A
maior parte dos países tem um ‘partidão’ à esquerda e um à direita. Brasil é
caso peculiar
Partidos
políticos não surgem do nada. Na Europa, as principais siglas se formaram a
partir de núcleos já estabelecidos na sociedade civil. Os grandes partidos de
centro-esquerda – como o trabalhista inglês, o social-democrata alemão e o
socialista francês – vieram de sindicatos. Os da centro-direita nasceram de
associações religiosas ou assistenciais. Alguns deles compartilham o nome
“democrata cristão”.
Conservadores
e liberais de um lado, social-democratas e socialistas do outro. Os quatro
campos defendem valores legítimos, criando o debate que alimenta as
democracias. A maior parte dos países tem um “partidão” à esquerda e outro à
direita. Tais siglas majoritárias protegem contra os extremistas – os quais,
nos tempos da Guerra Fria, costumavam vir das esquerdas, e hoje se concentram à
direita.
O Brasil é um caso peculiar, retratado no excelente livro Partisans, anti-partisans and non-partisans, dos cientistas políticos Cesar Zucco e David Samuels. O trabalho, um dos mais citados em conferências e artigos sobre o Brasil, mostra que nossa democracia não desenvolveu uma identidade partidária forte à direita. Os autores demonstram que a disputa no Brasil é entre petismo e antipetismo. Cada uma dessas forças mobiliza entre 20% e 30% do eleitorado. Segundo Cesar Zucco, personagem do minipodcast da semana, a direita brasileira não se define por uma adesão, mas por uma rejeição. É uma direita sem partido.
Durante
a vigência da polarização entre PT e PSDB, os tucanos estiveram
perto de se tornar os “democratas cristãos” nacionais. Faltou o enraizamento
nas associações civis (o PT, como um partido europeu, viera dos sindicatos).
Além disso, o PSDB era uma sigla com origens na esquerda cultural – Chico
Buarque compôs os primeiros jingles de campanha de Fernando Henrique.

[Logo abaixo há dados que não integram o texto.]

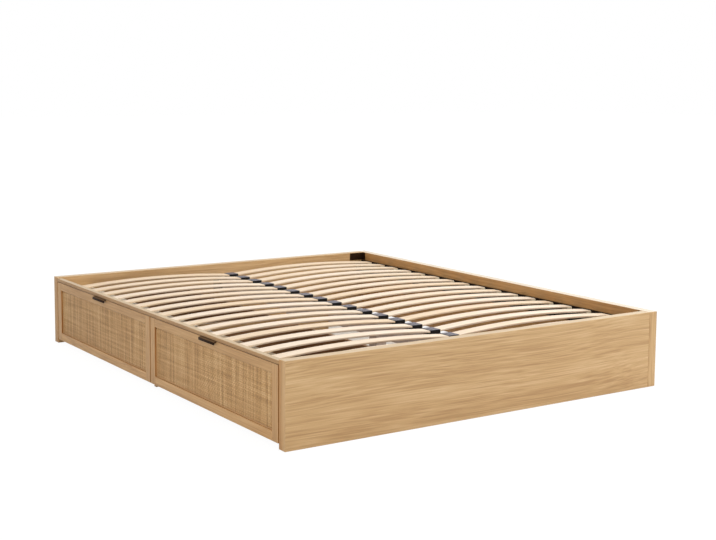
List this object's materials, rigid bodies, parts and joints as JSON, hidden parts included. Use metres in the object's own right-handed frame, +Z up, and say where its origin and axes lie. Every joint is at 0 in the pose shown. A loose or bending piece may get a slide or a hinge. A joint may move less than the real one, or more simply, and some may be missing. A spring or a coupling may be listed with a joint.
{
  "type": "platform bed",
  "caption": "Low platform bed with thick end panels, bowed slats in two rows on a middle beam, and cane-fronted drawers that slide out of one long side.",
  "frame": {"origin": "on the floor, at the middle of the outer box, drawer pulls included", "axes": "+Z up, +Y along the length from the foot to the head, drawers open towards -X"},
  "size_m": [1.734, 2.09, 0.304],
  "materials": {
    "oak_effect": "oak-effect facing, satin",
    "slat_beech": "bent laminated beech, satin",
    "beam_wood": "planed softwood, matt",
    "inner_board": "pale melamine-faced board",
    "drawer_board": "brown melamine-faced board",
    "dark_board": "dark stained batten",
    "woven_cane": "open woven cane",
    "cane_backing": "thin board behind the cane, matt",
    "natural_plastic": "moulded, matt",
    "black_plastic": "moulded, satin sheen",
    "dark_metal": "dark brown coating",
    "bronze_metal": "dark bronze coating",
    "zinc_steel": "zinc plated",
    "glide_rubber": "moulded rubber"
  },
  "bodies": {
    "frame": {"foot_panel": "oak_effect", "head_panel": "oak_effect", "closed_side_rail": "oak_effect", "drawer_side_rail": "oak_effect", "drawer_bay_ledge": "inner_board", "ledge_cleats": "inner_board", "side_rail_batten": "dark_board", "centre_beam": "beam_wood", "beam_hangers": "dark_metal", "centre_legs": "beam_wood", "leg_glides": "glide_rubber", "leg_bolts": "zinc_steel", "bay_divider": "oak_effect", "corner_brackets": "dark_metal", "frame_screws": "dark_metal", "frame_dowels": "slat_beech", "cam_bolts": "zinc_steel", "cams": "zinc_steel", "slats_drawer_side": "slat_beech", "slats_closed_side": "slat_beech", "slat_end_seats": "natural_plastic", "slat_centre_holders": "black_plastic", "foot_slide_outer": "zinc_steel", "head_slide_outer": "zinc_steel", "slide_mount_screws": "zinc_steel"},
    "foot_drawer": {"foot_drawer_top_member": "oak_effect", "foot_drawer_bottom_member": "oak_effect", "foot_drawer_end_stile": "oak_effect", "foot_drawer_middle_stile": "oak_effect", "foot_drawer_cane": "woven_cane", "foot_drawer_cane_backing": "cane_backing", "foot_drawer_dowels": "slat_beech", "foot_drawer_box_front": "drawer_board", "foot_drawer_end_side": "drawer_board", "foot_drawer_middle_side": "drawer_board", "foot_drawer_box_back": "drawer_board", "foot_drawer_bottom": "drawer_board", "foot_drawer_pull": "bronze_metal", "foot_drawer_screws": "zinc_steel", "foot_drawer_fittings": "zinc_steel", "foot_slide_inner": "zinc_steel"},
    "head_drawer": {"head_drawer_top_member": "oak_effect", "head_drawer_bottom_member": "oak_effect", "head_drawer_end_stile": "oak_effect", "head_drawer_middle_stile": "oak_effect", "head_drawer_cane": "woven_cane", "head_drawer_cane_backing": "cane_backing", "head_drawer_dowels": "slat_beech", "head_drawer_box_front": "drawer_board", "head_drawer_end_side": "drawer_board", "head_drawer_middle_side": "drawer_board", "head_drawer_box_back": "drawer_board", "head_drawer_bottom": "drawer_board", "head_drawer_pull": "bronze_metal", "head_drawer_screws": "zinc_steel", "head_drawer_fittings": "zinc_steel", "head_slide_inner": "zinc_steel"},
    "foot_slide_middles": {"foot_slide_middle": "zinc_steel"},
    "head_slide_middles": {"head_slide_middle": "zinc_steel"}
  },
  "joints": [
    {"name": "foot_drawer_run", "type": "slide", "parent": "frame", "child": "foot_drawer", "axis": [-1, 0, 0], "range_m": [0, 0.56]},
    {"name": "foot_slide_run", "type": "slide", "parent": "frame", "child": "foot_slide_middles", "axis": [-1, 0, 0], "range_m": [0, 0.28]},
    {"name": "head_drawer_run", "type": "slide", "parent": "frame", "child": "head_drawer", "axis": [-1, 0, 0], "range_m": [0, 0.56]},
    {"name": "head_slide_run", "type": "slide", "parent": "frame", "child": "head_slide_middles", "axis": [-1, 0, 0], "range_m": [0, 0.28]}
  ],
  "couplings": [
    {"joint": "foot_slide_run", "follows": "foot_drawer_run", "ratio": 0.5},
    {"joint": "head_slide_run", "follows": "head_drawer_run", "ratio": 0.5}
  ]
}
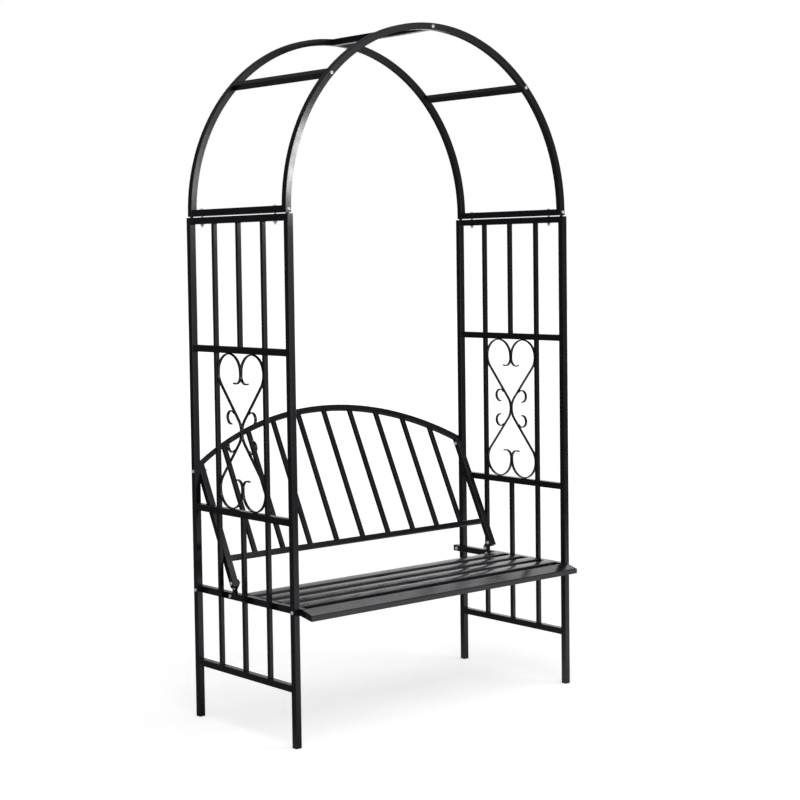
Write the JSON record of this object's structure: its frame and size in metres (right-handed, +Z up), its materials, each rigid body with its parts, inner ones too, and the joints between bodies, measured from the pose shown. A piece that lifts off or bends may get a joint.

Por
fim, escândalos de corrupção afastaram parte do eleitorado dos tucanos.
As
direitas se dividiram. “Cesar Maia achava que havia espaço para um partido
liberal no Brasil, e seu filho Rodrigo tentou consolidar a tarefa”, diz Zucco.
Esbarrou, no entanto, no fisiologismo atávico do DEM. O Novo tenta
ser o PSOL das
direitas, mas não consegue decidir se é situação ou oposição em relação ao
atual governo. O presidente Jair Bolsonaro,
em quem a maior parte dos eleitores à direita votou em 2018, acaba sendo o
maior fator de divisão em seu próprio campo político.
Os
liberais sabiam desde a campanha que Bolsonaro não era um deles – o que é
reafirmado a cada troca intempestiva no comando de estatais, ou a cada soluço
autocrático. Muitos se arrependeram do voto e até fazem campanha pelo
impeachment.
Os
verdadeiros conservadores, que defendem a moderação política e o respeito às
instituições, incomodam-se com o conflito permanente que o presidente mantém
com o Legislativo e o Judiciário – e também com o hábito de criar crises do
nada, como acaba de ocorrer na troca de
comando nas Forças Armadas.
Para
Zucco, partidos com peso e convicções claras dão estabilidade ao processo
político. Uma sigla com história e um nome a zelar não se sente à vontade para
tentar aventuras. Ao contrário dos caudilhos de ocasião, que são sempre
imprevisíveis.
A direita brasileira precisa de um partido para chamar de seu. Caso contrário, como torcedor de time que caiu de divisão, ficará condenada a secar o adversário. Ou, pior, tentada a votar no primeiro que aparecer – para se arrepender depois.